Within the federal government, the Department of Energy (DOE) leads this effort, with the nation’s fastest and most capable supercomputers housed at the DOE national laboratories.

As of the November 2018 TOP500 list of the world’s most powerful supercomputers, the U.S. owns five of the world’s top ten systems. Summit at Oak Ridge National Laboratory (ORNL) ranks as number one, Sierra at Lawrence Livermore National Laboratory at two, Trinity at Los Alamos at six, Titan at ORNL at nine, and Sequoia at Lawrence Livermore National Laboratory at ten. It is not just hardware that defines American leadership. U.S. leadership also depends critically on major ongoing efforts in key fields of research, including applied mathematics and computer science, advanced lithography, and nanoscale materials science—areas where DOE Office of Science research programs excel.

The strong synergy between hardware development, on the one hand, and software and application development, on the other, has been a defining strength of the U.S. approach—and has transformed HPC over the years into an ever more capable tool of both science and industry.

America has reaped enormous benefits from this leadership position.

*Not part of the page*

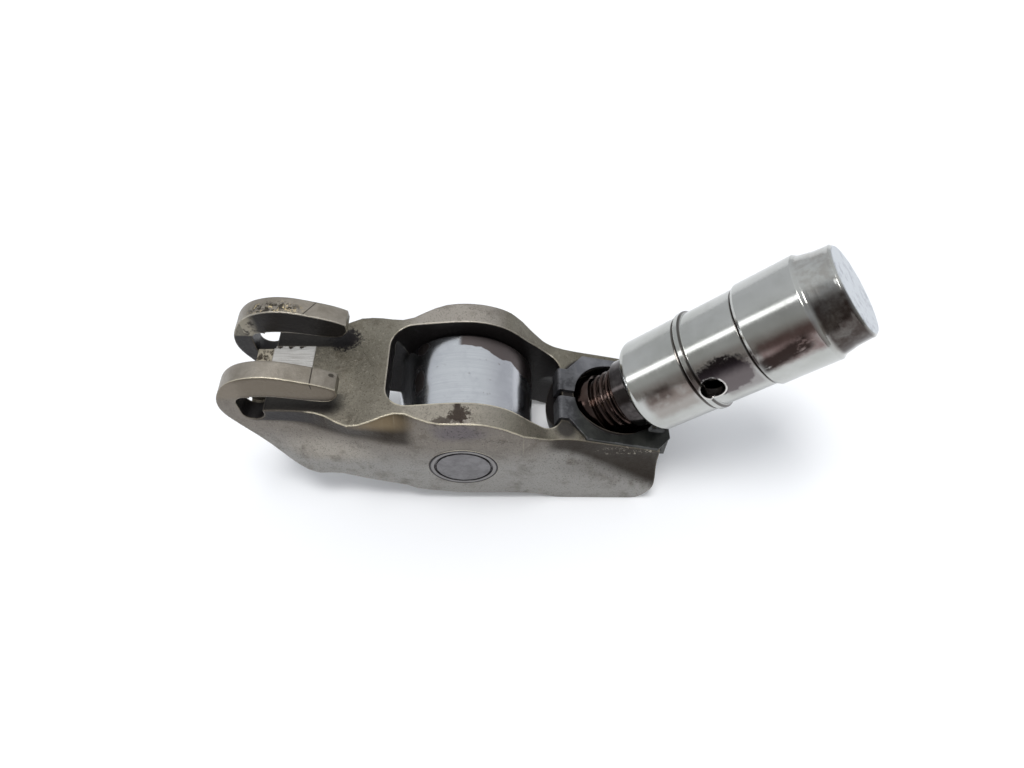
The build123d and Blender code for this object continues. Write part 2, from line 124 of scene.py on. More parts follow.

HPC has been a major factor in accelerating U.S. scientific and engineering progress. It has enabled the development of advanced manufacturing techniques and rapid prototyping. And it has ensured national security through stewardship of the nation’s nuclear stockpile in the absence of testing. 

America has so dominated the HPC scene that it is sometimes easy to take for granted the enormous economic and competitive benefits that flow from this global leadership position.

Today, however, America’s leadership in HPC is under challenge as never before, as nations in Asia and Europe invest heavily in HPC research and deploy new systems.

The top priority today is the continued progress to exascale—the next level of supercomputing, defined by processing at a quadrillion, or billion billion, calculations per second. 

The U.S. is on track to deploy its first exascale system at Argonne National Laboratory in 2021 and a second exascale system at ORNL expected in the 2021-2022 timeframe. But equally important will be the ability to harness this system for science and industry through software and application development. To this end, the Office of Advanced Scientific Computing Research with the DOE Office of Science is partnering with the National Nuclear Security Administration within DOE in supporting the Exascale Computing Project (ECP). Supporting researchers across the nation, the ECP is sponsoring the integrated application, hardware, and software research and development necessary to effectively use an exascale system.